• [TASK INSTRUCTIONS]:
Give back the exact lines spanning from the line with "const bowl = new THREE.Group();" to the line with "obj.data.transform(world)", with both of those lines included and no others.
[MATERIAL start]
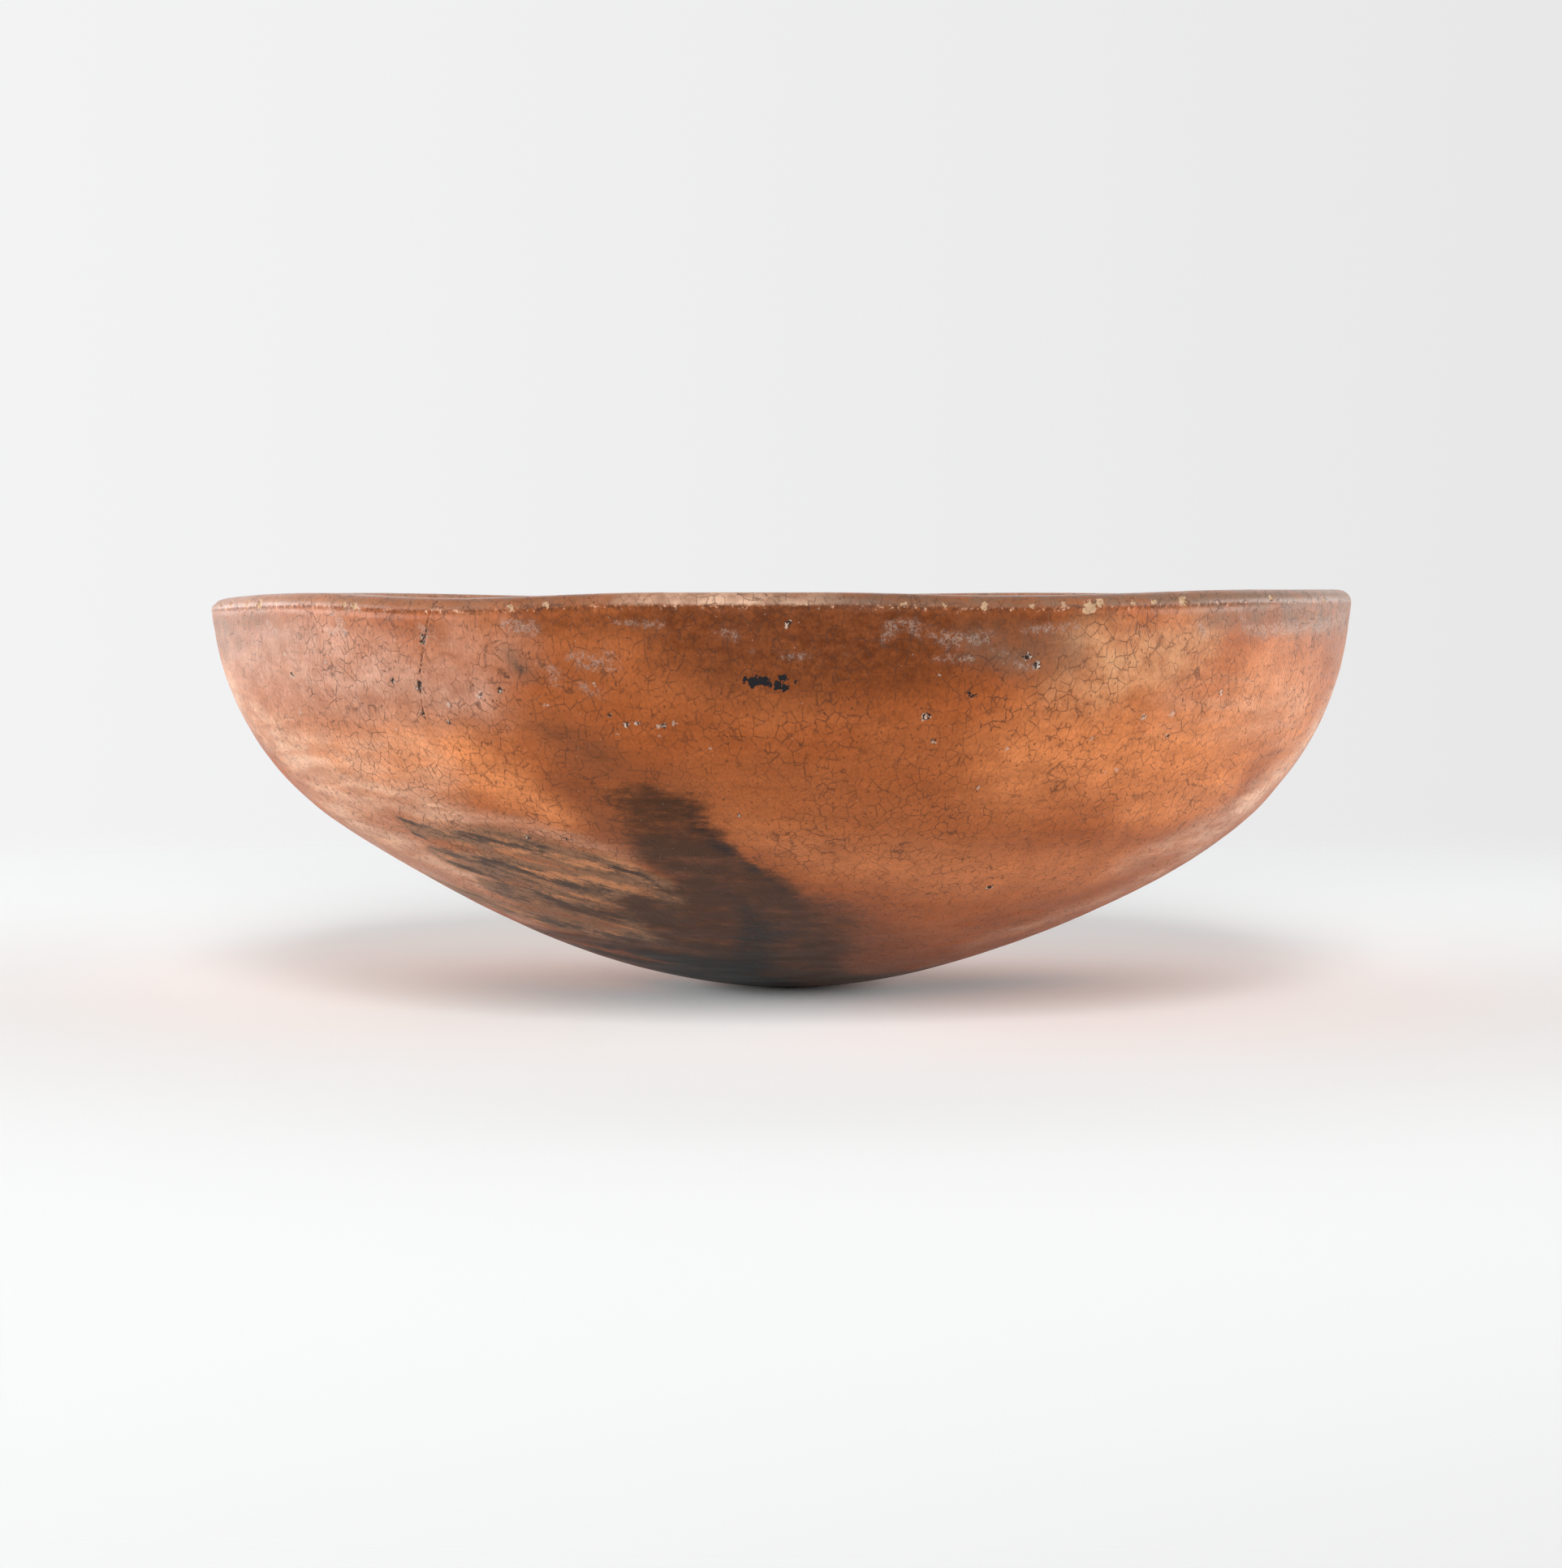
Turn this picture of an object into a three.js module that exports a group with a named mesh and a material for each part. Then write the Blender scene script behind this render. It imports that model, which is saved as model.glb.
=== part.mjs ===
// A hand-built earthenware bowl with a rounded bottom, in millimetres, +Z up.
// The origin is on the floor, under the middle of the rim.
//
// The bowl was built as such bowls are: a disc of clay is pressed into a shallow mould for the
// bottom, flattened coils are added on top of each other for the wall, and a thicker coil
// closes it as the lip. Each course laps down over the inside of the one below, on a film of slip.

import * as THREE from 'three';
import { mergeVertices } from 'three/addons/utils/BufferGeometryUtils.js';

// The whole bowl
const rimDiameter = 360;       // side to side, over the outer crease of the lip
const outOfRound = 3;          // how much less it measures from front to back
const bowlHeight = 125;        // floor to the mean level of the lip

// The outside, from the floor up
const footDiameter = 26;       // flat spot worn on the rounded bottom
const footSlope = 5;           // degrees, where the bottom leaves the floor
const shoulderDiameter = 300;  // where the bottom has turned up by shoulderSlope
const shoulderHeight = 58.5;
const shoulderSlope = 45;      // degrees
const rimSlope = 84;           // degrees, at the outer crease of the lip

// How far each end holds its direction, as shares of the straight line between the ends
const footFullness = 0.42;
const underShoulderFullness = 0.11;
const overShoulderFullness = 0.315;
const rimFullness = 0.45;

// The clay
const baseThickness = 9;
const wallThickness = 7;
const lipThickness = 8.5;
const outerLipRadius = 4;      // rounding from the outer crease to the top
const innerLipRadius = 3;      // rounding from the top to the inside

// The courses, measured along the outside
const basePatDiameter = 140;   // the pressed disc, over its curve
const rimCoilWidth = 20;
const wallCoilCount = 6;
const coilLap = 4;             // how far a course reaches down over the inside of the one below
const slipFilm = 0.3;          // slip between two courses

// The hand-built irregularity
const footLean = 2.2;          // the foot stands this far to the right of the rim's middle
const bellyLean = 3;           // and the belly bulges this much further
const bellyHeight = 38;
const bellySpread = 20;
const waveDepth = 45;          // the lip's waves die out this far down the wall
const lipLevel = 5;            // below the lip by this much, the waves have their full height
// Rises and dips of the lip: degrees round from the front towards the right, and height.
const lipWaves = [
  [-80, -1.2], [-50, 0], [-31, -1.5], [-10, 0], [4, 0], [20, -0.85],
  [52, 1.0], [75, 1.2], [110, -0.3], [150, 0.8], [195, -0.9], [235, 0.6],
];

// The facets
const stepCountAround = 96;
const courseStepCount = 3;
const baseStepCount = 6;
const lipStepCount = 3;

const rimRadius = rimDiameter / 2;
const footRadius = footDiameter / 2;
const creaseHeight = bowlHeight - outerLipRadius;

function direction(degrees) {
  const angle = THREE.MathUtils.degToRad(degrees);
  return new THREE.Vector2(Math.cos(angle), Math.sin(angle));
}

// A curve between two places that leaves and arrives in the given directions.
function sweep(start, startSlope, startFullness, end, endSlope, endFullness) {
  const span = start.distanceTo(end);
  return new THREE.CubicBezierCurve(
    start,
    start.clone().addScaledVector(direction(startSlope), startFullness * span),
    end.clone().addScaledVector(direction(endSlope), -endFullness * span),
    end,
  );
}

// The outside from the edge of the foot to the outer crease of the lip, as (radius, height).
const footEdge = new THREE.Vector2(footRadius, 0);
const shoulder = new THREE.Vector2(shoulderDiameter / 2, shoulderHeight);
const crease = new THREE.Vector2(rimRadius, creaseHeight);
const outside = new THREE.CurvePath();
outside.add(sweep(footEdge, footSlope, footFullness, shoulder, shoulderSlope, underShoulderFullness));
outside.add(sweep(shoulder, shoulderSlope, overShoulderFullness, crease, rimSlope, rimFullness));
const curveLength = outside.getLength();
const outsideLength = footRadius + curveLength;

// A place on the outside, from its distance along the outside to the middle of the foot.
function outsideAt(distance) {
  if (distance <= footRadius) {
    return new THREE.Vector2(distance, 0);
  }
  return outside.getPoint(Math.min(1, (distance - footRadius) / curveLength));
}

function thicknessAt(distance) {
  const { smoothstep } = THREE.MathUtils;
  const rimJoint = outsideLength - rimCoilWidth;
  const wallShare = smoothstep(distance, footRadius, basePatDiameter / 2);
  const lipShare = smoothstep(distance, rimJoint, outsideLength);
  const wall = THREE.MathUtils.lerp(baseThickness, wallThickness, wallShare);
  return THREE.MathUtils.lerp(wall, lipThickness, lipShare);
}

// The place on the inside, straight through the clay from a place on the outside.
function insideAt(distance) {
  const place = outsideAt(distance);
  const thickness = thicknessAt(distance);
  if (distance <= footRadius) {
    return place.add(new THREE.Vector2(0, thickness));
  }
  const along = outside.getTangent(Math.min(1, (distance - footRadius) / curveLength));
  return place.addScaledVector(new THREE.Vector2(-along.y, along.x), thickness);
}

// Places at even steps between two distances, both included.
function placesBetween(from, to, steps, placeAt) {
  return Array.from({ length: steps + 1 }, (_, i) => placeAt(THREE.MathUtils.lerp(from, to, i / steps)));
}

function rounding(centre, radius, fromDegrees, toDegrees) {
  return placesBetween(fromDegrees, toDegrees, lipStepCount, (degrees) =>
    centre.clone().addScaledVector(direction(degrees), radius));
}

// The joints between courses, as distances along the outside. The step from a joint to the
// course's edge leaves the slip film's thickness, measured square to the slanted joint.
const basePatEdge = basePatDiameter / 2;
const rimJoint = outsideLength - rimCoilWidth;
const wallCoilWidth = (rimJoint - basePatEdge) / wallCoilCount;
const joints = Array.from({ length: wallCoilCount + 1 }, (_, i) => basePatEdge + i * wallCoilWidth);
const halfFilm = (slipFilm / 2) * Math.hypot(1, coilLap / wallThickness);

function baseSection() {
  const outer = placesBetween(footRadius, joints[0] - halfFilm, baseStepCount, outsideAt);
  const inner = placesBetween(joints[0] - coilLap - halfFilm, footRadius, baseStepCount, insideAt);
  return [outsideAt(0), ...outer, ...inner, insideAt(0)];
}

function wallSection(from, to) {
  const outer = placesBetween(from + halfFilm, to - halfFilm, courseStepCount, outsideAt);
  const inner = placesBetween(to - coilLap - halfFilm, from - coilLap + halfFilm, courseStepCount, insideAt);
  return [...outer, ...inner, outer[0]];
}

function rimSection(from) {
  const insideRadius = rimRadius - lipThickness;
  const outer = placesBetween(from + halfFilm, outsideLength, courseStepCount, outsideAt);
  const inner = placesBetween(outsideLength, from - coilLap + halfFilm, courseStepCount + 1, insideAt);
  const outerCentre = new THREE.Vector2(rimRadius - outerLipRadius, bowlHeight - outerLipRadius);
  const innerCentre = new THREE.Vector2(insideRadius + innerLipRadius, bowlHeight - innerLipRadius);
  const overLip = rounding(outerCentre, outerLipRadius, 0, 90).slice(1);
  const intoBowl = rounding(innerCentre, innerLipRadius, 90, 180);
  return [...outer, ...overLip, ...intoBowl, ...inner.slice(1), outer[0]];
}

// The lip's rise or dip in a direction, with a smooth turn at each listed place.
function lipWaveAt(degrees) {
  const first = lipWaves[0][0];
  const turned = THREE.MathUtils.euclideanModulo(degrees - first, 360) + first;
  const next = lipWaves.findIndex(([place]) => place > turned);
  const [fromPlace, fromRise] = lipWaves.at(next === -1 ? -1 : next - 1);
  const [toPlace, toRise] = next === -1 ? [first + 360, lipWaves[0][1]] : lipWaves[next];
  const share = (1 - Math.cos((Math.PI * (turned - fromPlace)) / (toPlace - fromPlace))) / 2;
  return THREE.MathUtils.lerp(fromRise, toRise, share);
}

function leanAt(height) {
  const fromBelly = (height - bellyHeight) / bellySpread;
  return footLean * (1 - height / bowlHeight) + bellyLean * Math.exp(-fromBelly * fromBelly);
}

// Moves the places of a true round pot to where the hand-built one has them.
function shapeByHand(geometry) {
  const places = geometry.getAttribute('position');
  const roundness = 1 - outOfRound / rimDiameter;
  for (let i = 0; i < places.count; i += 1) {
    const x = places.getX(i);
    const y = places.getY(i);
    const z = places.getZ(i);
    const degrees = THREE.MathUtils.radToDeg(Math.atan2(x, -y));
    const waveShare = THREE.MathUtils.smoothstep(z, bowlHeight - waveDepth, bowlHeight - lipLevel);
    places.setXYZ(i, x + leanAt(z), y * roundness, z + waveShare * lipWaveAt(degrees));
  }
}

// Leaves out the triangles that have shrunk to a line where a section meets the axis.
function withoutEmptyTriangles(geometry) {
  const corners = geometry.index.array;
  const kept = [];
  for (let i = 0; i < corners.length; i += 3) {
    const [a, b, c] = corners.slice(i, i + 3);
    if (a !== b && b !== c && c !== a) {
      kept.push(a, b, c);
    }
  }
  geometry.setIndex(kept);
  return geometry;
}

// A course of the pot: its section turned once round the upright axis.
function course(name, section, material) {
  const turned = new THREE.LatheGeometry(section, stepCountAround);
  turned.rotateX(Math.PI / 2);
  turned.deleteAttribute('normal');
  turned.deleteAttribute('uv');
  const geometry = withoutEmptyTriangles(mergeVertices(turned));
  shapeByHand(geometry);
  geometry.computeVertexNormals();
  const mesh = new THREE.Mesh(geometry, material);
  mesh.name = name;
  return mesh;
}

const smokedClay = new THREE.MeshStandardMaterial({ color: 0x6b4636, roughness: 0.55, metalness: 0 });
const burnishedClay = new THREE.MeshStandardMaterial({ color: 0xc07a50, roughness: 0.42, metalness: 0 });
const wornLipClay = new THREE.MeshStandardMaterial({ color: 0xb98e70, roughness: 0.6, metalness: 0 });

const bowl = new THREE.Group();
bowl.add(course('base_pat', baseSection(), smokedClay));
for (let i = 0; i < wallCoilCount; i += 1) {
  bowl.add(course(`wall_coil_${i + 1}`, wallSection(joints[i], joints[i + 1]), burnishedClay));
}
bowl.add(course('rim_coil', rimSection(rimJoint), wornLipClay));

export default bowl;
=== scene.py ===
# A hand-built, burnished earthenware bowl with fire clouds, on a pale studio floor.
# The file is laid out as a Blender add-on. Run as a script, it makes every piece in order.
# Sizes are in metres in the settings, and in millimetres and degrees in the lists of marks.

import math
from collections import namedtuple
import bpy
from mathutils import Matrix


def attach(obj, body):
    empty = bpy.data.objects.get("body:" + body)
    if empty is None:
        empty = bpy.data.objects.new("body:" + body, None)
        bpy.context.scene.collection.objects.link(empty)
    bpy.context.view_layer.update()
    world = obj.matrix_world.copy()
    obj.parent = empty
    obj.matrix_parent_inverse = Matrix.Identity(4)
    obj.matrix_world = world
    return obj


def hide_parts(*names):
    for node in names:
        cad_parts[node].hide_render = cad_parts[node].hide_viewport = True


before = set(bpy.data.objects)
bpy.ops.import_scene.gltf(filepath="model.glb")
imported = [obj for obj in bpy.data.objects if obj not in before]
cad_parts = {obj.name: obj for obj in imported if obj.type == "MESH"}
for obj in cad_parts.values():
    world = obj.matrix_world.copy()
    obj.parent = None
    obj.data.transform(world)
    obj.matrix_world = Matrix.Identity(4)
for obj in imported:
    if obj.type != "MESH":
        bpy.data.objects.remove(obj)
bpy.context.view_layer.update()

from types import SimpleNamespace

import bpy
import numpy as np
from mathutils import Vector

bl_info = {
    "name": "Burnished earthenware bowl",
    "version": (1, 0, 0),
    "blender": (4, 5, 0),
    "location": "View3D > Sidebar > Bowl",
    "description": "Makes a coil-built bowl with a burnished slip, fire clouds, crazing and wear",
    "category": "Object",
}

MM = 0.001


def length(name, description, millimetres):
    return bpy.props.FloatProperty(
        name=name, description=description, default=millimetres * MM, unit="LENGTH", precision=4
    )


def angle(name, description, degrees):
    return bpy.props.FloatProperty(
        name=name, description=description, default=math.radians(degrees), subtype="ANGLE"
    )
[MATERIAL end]
• [RESPONSE TO THE EXERCISE]:
const bowl = new THREE.Group();
bowl.add(course('base_pat', baseSection(), smokedClay));
for (let i = 0; i < wallCoilCount; i += 1) {
  bowl.add(course(`wall_coil_${i + 1}`, wallSection(joints[i], joints[i + 1]), burnishedClay));
}
bowl.add(course('rim_coil', rimSection(rimJoint), wornLipClay));

export default bowl;
=== scene.py ===
# A hand-built, burnished earthenware bowl with fire clouds, on a pale studio floor.
# The file is laid out as a Blender add-on. Run as a script, it makes every piece in order.
# Sizes are in metres in the settings, and in millimetres and degrees in the lists of marks.

import math
from collections import namedtuple
import bpy
from mathutils import Matrix


def attach(obj, body):
    empty = bpy.data.objects.get("body:" + body)
    if empty is None:
        empty = bpy.data.objects.new("body:" + body, None)
        bpy.context.scene.collection.objects.link(empty)
    bpy.context.view_layer.update()
    world = obj.matrix_world.copy()
    obj.parent = empty
    obj.matrix_parent_inverse = Matrix.Identity(4)
    obj.matrix_world = world
    return obj


def hide_parts(*names):
    for node in names:
        cad_parts[node].hide_render = cad_parts[node].hide_viewport = True


before = set(bpy.data.objects)
bpy.ops.import_scene.gltf(filepath="model.glb")
imported = [obj for obj in bpy.data.objects if obj not in before]
cad_parts = {obj.name: obj for obj in imported if obj.type == "MESH"}
for obj in cad_parts.values():
    world = obj.matrix_world.copy()
    obj.parent = None
    obj.data.transform(world)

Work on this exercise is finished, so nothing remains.